The cases mentioned above demonstrate how the material legacies of the Arctic can mean different things to different actors. They also suggest that actors frame and use their histories in relation to their experiences, their visions of the future, and their interests. This multiplicity of perceptions of the past is seldom represented at mining heritage sites, however, and only rarely in popular publications. This will be a challenge for those who believe that heritage making can contribute to responsible and sustainable post-extraction futures in the Arctic. How can we make mining legacies as heritage interesting and useful to a wider range of actors?

6 Conclusions

Through our multi- and transdisciplinary approach, REXSAC took important steps towards an understanding of if, how and under what circumstances legacies from past extractive industries can contribute to sustainable and responsible futures in the Arctic. To begin with, it is clear that the majority of former mines in the Arctic are, and will most likely continue to be, abandoned places where no new detectable values are created, but where significant amounts of toxic wastes are deposited in the environment. These are what environmental history scholars like Arn Keeling and John Sandlos have called “zombie mines” – abandoned mines that are dead but who continue to haunt the living through heavy metals and, in some cases, also by memories of colonial abuse (Keeling and Sandlos 2017). Cases like Nautanen, Josva and Laver also show that historic mines need to be taken into account in all environmental impact assessments of new mining projects – not as an argument in favor of carte blanche approvals of new environmental impacts, but as an important reminder of the multiple pressure arising from resource extraction undertakings that affect the environments and communities in Arctic regions today.

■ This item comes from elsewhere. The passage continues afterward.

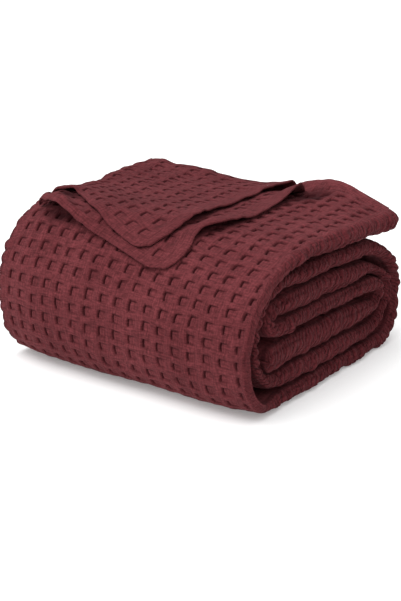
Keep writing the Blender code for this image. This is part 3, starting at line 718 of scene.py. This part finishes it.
def turned_sheet(name, winding, shape, above=None):
    """One layer of the turned corner as a closed thin sheet.

    A Coons patch between its four edges gives x and s: the two ruled surfaces less the bilinear one. Its
    lift over the roll is given by listed heights, rounds down to the roll at the folded edges, and stays
    under the sheet above. It carries the waffle relief, a plain raised hem and a narrow plain front edge.
    """
    curve, length = {}, {}
    for side in ("left", "hem", "back", "front"):
        curve[side], length[side] = through(shape[side], OUTLINE_STEPS)
    hem_lines = np.array(HEM_LINES) * SHEET_HEM_WIDTH / HEM_WIDTH
    from_hem = sheet_lines(length["front"], SHEET_HEM_WIDTH, CELL_WIDTH, CELL_LINES, hem_lines)
    from_front = sheet_lines(length["hem"], FRONT_MARGIN, SHEET_CELL_LENGTH, ROW_LINES, FRONT_LINES)
    to_hem, to_front = 1 - from_hem / length["front"], 1 - from_front / length["hem"]
    share = np.linspace(0, 1, OUTLINE_STEPS)
    left, hem = (on_curve(curve[side], share, to_front)[:, None] for side in ("left", "hem"))
    back, front = (on_curve(curve[side], share, to_hem)[None] for side in ("back", "front"))
    a, b = to_hem[None, :, None], to_front[:, None, None]
    corners = ((1 - a) * (1 - b) * curve["back"][0] + a * (1 - b) * curve["back"][-1]
               + (1 - a) * b * curve["front"][0] + a * b * curve["front"][-1])
    plan = (1 - a) * left + a * hem + (1 - b) * back + b * front - corners
    x, s = plan[..., 0], plan[..., 1]
    from_hem, from_front = from_hem[None, :] + 0 * x, from_front[:, None] + 0 * x
    from_left, from_back = length["front"] - from_hem, length["hem"] - from_front

    cells = rise(from_hem, SHEET_HEM_WIDTH, MARGIN_FADE) * rise(from_front, FRONT_MARGIN, MARGIN_FADE)
    cells = cells * rise(from_left, FOLD_MARGIN, FOLD_MARGIN) * rise(from_back, FOLD_MARGIN, FOLD_MARGIN)
    # The waffle relief, with painted shade in its slits and along the pits' end walls.
    depth, shade, stray = (value * cells for value in waffle((SHEET_HEM_WIDTH - from_hem) / CELL_WIDTH,
                                                             (FRONT_MARGIN - from_front) / SHEET_CELL_LENGTH))
    shade = shade * np.clip(1 + uneven(from_hem, from_front, SHADE_SWING), 0, 1)
    relief, seam = hem_relief(from_hem, SHEET_HEM_WIDTH, SHEET_STEP_RAMP, SHEET_SEAM_SIZE)
    # painted shade along the sunk seam
    depth, shade = SHEET_PIT_DEPTH * depth + relief, np.maximum(shade, SHEET_SEAM_SHADE * seam)

    lift = hand_placed(x, s, shape["heights"])
    if above is not None:
        # painted shade in the hollow between the two sheets' left ends
        shade = np.maximum(shade, DARKEST_SHADE * spot(x, s, *LOWER_MOUTH_SPOT))
        lift = np.minimum(lift, hand_placed(x, s, above["heights"]) - SHEET_THICKNESS - SHEET_GAP)
    lift += uneven(x, s, SHEET_WAVES) + uneven(from_hem, from_front, SHEET_RIPPLES)
    reach = FOLD_REACH + FOLD_REACH_SHARE * lift
    tuck = rounded(from_left, reach) * rounded(from_back, reach)
    top_lift = ROLL_GAP + (lift - depth - ROLL_GAP) * tuck
    bottom_lift = TUCK_GAP + (lift - SHEET_THICKNESS - TUCK_GAP) * tuck
    middle = 0.5 * (top_lift + bottom_lift)
    rim = np.sqrt(np.clip(np.minimum(from_hem, from_front) / RIM_REACH, 0, 1))
    thin = RIM_LEAST + (1 - RIM_LEAST) * rim
    half = winding.half(s)
    top = winding.place(x + stray, s, half + middle + (top_lift - middle) * thin)
    bottom = winding.place(x, s, half + middle + (bottom_lift - middle) * thin)
    coords = np.stack([from_hem, from_front], axis=-1)
    # each sheet's top gets at least its even painted shade
    return closed_sheet(name, top, bottom, coords, np.maximum(shade, SHEET_SHADE))


# ==== materials
FULL_DYE, PALE_DYE = (0.102, 0.0212, 0.0248, 1), (0.131, 0.029, 0.0335, 1)
EDGE_PAINTED_SHADE, EDGE_PAINTED_SHADE_SHARE = (0.078, 0.0105, 0.0135, 1), 0.45  # painted shade on the puffed edges: darker and redder than the faces
# the colour that all painted shade mixes towards
PAINTED_SHADE_COLOUR = (0.02, 0.0028, 0.004, 1)
FUZZ_TINT = (0.8, 0.5, 0.52, 1)
THREADS_IN_A_CELL = 20  # half of them over, half under
# Noises: scale, in places a metre, and detail. Those that follow the cloth have a scale across and along it.
FLECKS, DRIFT = (420, 4), (16, 3)
THREADS, CROSS_THREADS = (520, 70, 2), (70, 520, 2)
RIB_WANDER, RIB_WANDER_SIZE, RIB_PATCHES = (130, 130, 1), 9, (95, 95, 1)
# What these, the ribs and the depth are carried to: a span of values, and the share or tone at its ends.
DRIFT_SHARE = (0.3, 0.7, 0, 1)
THREAD_TONE, FLECK_TONE = (0.36, 0.64, 0.64, 1.34), (0.32, 0.68, 0.82, 1.18)
# FURROW_SHADE and DEPTH_SHADE give how much painted shade the fine ribs' furrows and the depth attribute add
PATCH_SHARE, FURROW_SHADE, DEPTH_SHADE = (0.4, 0.62, 0.2, 1), (0.5, 1, 0, 0.85), (0.05, 0.95, 0, 0.93)
RIB_TURNS = (2, 1.3)  # quarter turns of the fine ribs' sine in one pitch along the cloth, and across it
THREAD_RELIEF = 3  # height of the uneven threads beside the even weave's
WEAVE_BUMP, RIB_BUMP, FLECK_BUMP = (0.45, 0.0005), (0.9, 0.0022), (0.55, 0.0009)  # strength, and metres
COTTON = {"Roughness": 0.9, "Specular IOR Level": 0.05, "Sheen Weight": 0.035, "Sheen Roughness": 0.5,
          "Sheen Tint": FUZZ_TINT}


def set_inputs(node, values):
    """Give a node's sockets, by name, a number, a colour, or a link from another node's output."""
    for name, value in values.items():
        if isinstance(value, bpy.types.NodeSocket):
            node.id_data.links.new(value, node.inputs[name])
        else:
            node.inputs[name].default_value = value


def node_output(nodes, kind, values, output, **settings):
    """The named output of a new shader node, with values for its sockets and its own settings."""
    node = nodes.new("ShaderNode" + kind)
    for name, setting in settings.items():
        setattr(node, name, setting)
    set_inputs(node, values)
    return node.outputs[output]


def combine(nodes, operation, first, second=0.5):
    """A Math node's value for two numbers or outputs."""
    node = nodes.new("ShaderNodeMath")
    node.operation = operation
    set_inputs(node, {0: first, 1: second})
    return node.outputs["Value"]


def remap(nodes, value, low, high, dark, light, shape="LINEAR"):
    """A value's place between low and high, carried to between dark and light."""
    values = {"Value": value, "From Min": low, "From Max": high, "To Min": dark, "To Max": light}
    return node_output(nodes, "MapRange", values, "Result", interpolation_type=shape)


def burgundy_cotton():
    """Matt dyed cotton: thread streaks both ways, flecks, slow drift, a woven bump, fuzz and painted shade.

    Painted shade by the "depth" attribute darkens slits, hollows and creases. Folded edges, by their
    attribute, get a painted deeper shade and carry fine slanting ribs: a sine of the cloth's coordinates,
    wavering by a noise, with painted shade in its furrows.
    """
    material = bpy.data.materials.new("burgundy waffle cotton")
    material.use_nodes = True
    nodes = material.node_tree.nodes
    place = nodes.new("ShaderNodeTexCoord").outputs["Object"]
    cloth = node_output(nodes, "UVMap", {}, "UV", uv_map="cloth")
    # depth holds painted shade, and edge marks the folded edges
    depth, edge = (node_output(nodes, "Attribute", {}, "Fac", attribute_name=name)
                   for name in ("depth", "edge"))
    split = nodes.new("ShaderNodeSeparateXYZ")
    set_inputs(split, {"Vector": cloth})
    along, across = split.outputs["Y"], split.outputs["X"]

    def times(first, second):
        return combine(nodes, "MULTIPLY", first, second)

    def plus(first, second):
        return combine(nodes, "ADD", first, second)

    def noise(vector, scale, detail):
        return node_output(nodes, "TexNoise", {"Vector": vector, "Scale": scale, "Detail": detail}, "Fac")

    def cloth_noise(scale_x, scale_y, detail):
        vector = node_output(nodes, "Mapping", {"Vector": cloth, "Scale": (scale_x, scale_y, 1)}, "Vector")
        return noise(vector, 1, detail)

    def mix(share, first, second, blend="MIX"):
        node = nodes.new("ShaderNodeMix")
        node.data_type, node.blend_type = "RGBA", blend
        set_inputs(node, {"Factor": share, "A": first, "B": second})
        return node.outputs["Result"]

    flecks = noise(place, *FLECKS)
    threads = plus(times(cloth_noise(*THREADS), 0.5), times(cloth_noise(*CROSS_THREADS), 0.5))
    colour = mix(remap(nodes, noise(place, *DRIFT), *DRIFT_SHARE), FULL_DYE, PALE_DYE)
    grain = times(remap(nodes, threads, *THREAD_TONE), remap(nodes, flecks, *FLECK_TONE))
    tone = node_output(nodes, "CombineColor", {"Red": grain, "Green": grain, "Blue": grain}, "Color")
    colour = mix(1, colour, tone, "MULTIPLY")
    lengthwise, crosswise = (times(value, turns * math.pi / FINE_RIB_PITCH)
                             for value, turns in zip((along, across), RIB_TURNS))
    wander = times(cloth_noise(*RIB_WANDER), RIB_WANDER_SIZE)
    slant = times(plus(plus(lengthwise, crosswise), wander), 0.5)
    valleys = combine(nodes, "ABSOLUTE", combine(nodes, "SINE", slant))
    ribs = times(combine(nodes, "SUBTRACT", 1, valleys), edge)
    # painted deeper shade on the folded edges
    colour = mix(times(edge, EDGE_PAINTED_SHADE_SHARE), colour, EDGE_PAINTED_SHADE)
    patches = remap(nodes, cloth_noise(*RIB_PATCHES), *PATCH_SHARE)
    # painted shade in the fine ribs' furrows, here and there, and by the depth attribute
    furrow = times(remap(nodes, ribs, *FURROW_SHADE), patches)
    dark = combine(nodes, "MAXIMUM", remap(nodes, depth, *DEPTH_SHADE), furrow)

    weft, warp = (combine(nodes, "SINE", times(value, THREADS_IN_A_CELL * math.pi / pitch))
                  for value, pitch in ((across, CELL_WIDTH), (along, CELL_LENGTH)))
    weave = plus(combine(nodes, "MAXIMUM", weft, warp), times(threads, THREAD_RELIEF))
    normal = {}
    for height, (strength, distance), sunk in ((weave, WEAVE_BUMP, False), (ribs, RIB_BUMP, True),
                                               (flecks, FLECK_BUMP, False)):
        values = {"Height": height, "Strength": strength, "Distance": distance, **normal}
        normal = {"Normal": node_output(nodes, "Bump", values, "Normal", invert=sunk)}
    set_inputs(nodes["Principled BSDF"], {"Base Color": mix(dark, colour, PAINTED_SHADE_COLOUR), **normal, **COTTON})
    return material


# ==== camera, floor and light
CAMERA_AZIMUTH = 35.21  # degrees from -Y towards +X
CAMERA_ELEVATION = 17.56
CAMERA_PLACE = (0.639, -0.906, 0.4164)
CAMERA_LENS = 53.91  # mm, on a 36 mm sensor along the frame's long side
KEY_FROM = (-0.17, -0.36, 0.92)  # direction towards the soft key light
KEY_STRENGTH, KEY_SOFTNESS = 1.55, 40  # the softness in degrees
STUDIO_DARK, STUDIO_BRIGHT = 0.2, 1.3  # brightness opposite the key light and beside it
STUDIO_TURN = (-0.35, 0.95)  # cosines of the angles from the key light where it changes
HORIZON, HORIZON_BRIGHT = (0.05, 0.12), 1.05  # a bright band low down, which ends at these heights
FLOOR_REACH = 40
WHITE = (1, 1, 1, 1)
FLOOR_GLOW = 0.19  # lifts the floor's shadows
FLOOR_FINISH = {"Base Color": (0.82, 0.82, 0.82, 1), "Roughness": 0.9, "Specular IOR Level": 0,
                "Emission Color": WHITE, "Emission Strength": FLOOR_GLOW}


def add_camera(shift):
    """The camera, looking down at the roll's front and spiral end."""
    azimuth, elevation = math.radians(CAMERA_AZIMUTH), math.radians(CAMERA_ELEVATION)
    back = Vector((math.sin(azimuth) * math.cos(elevation), -math.cos(azimuth) * math.cos(elevation),
                   math.sin(elevation)))
    camera = add_object("camera", bpy.data.cameras.new("camera"), (-back).to_track_quat("-Z", "Y"))
    camera.data.lens = CAMERA_LENS
    camera.data.clip_start = 0.01
    camera.data.clip_end = 3 * FLOOR_REACH
    camera.location = Vector(CAMERA_PLACE) + Vector(shift)
    bpy.context.scene.camera = camera


def add_key_light():
    """One broad soft light from the upper front left."""
    lamp = bpy.data.lights.new("key", "SUN")
    lamp.energy = KEY_STRENGTH
    lamp.angle = math.radians(KEY_SOFTNESS)
    add_object("key", lamp, Vector(KEY_FROM).to_track_quat("Z", "Y"))


def add_floor():
    """A nearly white floor."""
    mesh = bpy.data.meshes.new("floor")
    corners = [(x * FLOOR_REACH, y * FLOOR_REACH, 0) for x, y in ((-1, -1), (1, -1), (1, 1), (-1, 1))]
    mesh.from_pydata(corners, [], [(0, 1, 2, 3)])
    material = bpy.data.materials.new("pale floor")
    material.use_nodes = True
    set_inputs(material.node_tree.nodes["Principled BSDF"], FLOOR_FINISH)
    mesh.materials.append(material)
    add_object("floor", mesh)


def add_studio():
    """White surroundings, bright from the key light's side and dim from opposite it, and white in view.

    The brightness is the largest of three: a soft step in the cosine of the angle from the key light, a band
    at the horizon, and 1 for what the camera sees.
    """
    world = bpy.data.worlds.new("studio")
    world.use_nodes = True
    nodes = world.node_tree.nodes
    direction = nodes.new("ShaderNodeTexCoord").outputs["Generated"]
    height = node_output(nodes, "SeparateXYZ", {"Vector": direction}, "Z")
    towards = node_output(nodes, "VectorMath", {0: direction, 1: KEY_FROM}, "Value", operation="DOT_PRODUCT")
    glow = remap(nodes, towards, *STUDIO_TURN, STUDIO_DARK, STUDIO_BRIGHT, "SMOOTHSTEP")
    band = remap(nodes, height, *HORIZON, HORIZON_BRIGHT, 0, "SMOOTHSTEP")
    seen = nodes.new("ShaderNodeLightPath").outputs["Is Camera Ray"]
    strength = combine(nodes, "MAXIMUM", combine(nodes, "MAXIMUM", glow, band), seen)
    set_inputs(nodes["Background"], {"Strength": strength, "Color": WHITE})
    bpy.context.scene.world = world


winding = Winding()
centre_on(winding, "blanket_roll")
bpy.context.scene.view_settings.view_transform = "Standard"
add_studio()
add_camera(winding.shift)
add_floor()
add_key_light()

cotton = burgundy_cotton()
roll = roll_pieces(winding)
upper = turned_sheet("corner_upper_layer", winding, UPPER_CORNER)
lower = turned_sheet("corner_lower_layer", winding, LOWER_CORNER, UPPER_CORNER)
for piece in roll + [upper, lower]:
    piece.data.materials.append(cotton)
    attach(piece, "root")
for piece in roll:
    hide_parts("blanket_roll")
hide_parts("turned_corner_upper")
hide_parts("turned_corner_lower")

REXSACs research into post-extraction transitions also show that the legacies of mining have the potential to contribute to local livelihoods and well-being through re-economization. Some contexts seem to work in favor of this, such as when institutional frameworks provide different possibilities to deal with remains of mining after closure, encourage local influence over such processes, allow for manageable environmental legacies and the contributions of committed actors who envision and ascribe values to remains from the past – economic values and / or heritage values.

Some context does not work in concert with such approaches. These are locations which are extremely costly to get to and that few people even know exist. There are mining sites where all buildings have been removed or destroyed. Sometimes existing legislation offers few opportunities for post-extraction efforts. There are also sites where toxic waste, unwanted physical barriers and difficult histories discourage actors from ascribing values to them.

Heritage making may provide an avenue for responsible post-extraction futures in the Arctic, but it is clear that it requires a careful balancing of needs and desires to heal real and perceived existing wounds to the environment and to people. This is not only an issue of environmental remediation, but equally important, an issue of how heritage makers choose to narrate historical remains and places. There is a need to include a greater multiplicity of perspectives and historical experiences of mining, including from those who never benefited from it and only received its problematic impacts. And there are all those in between these extremes, who both suffered and gained something. In this way, extraction legacies made heritage could become an arena for public debate about both the past and the future of resource extraction in the Arctic and what it takes to make it sustainable in the decades to come.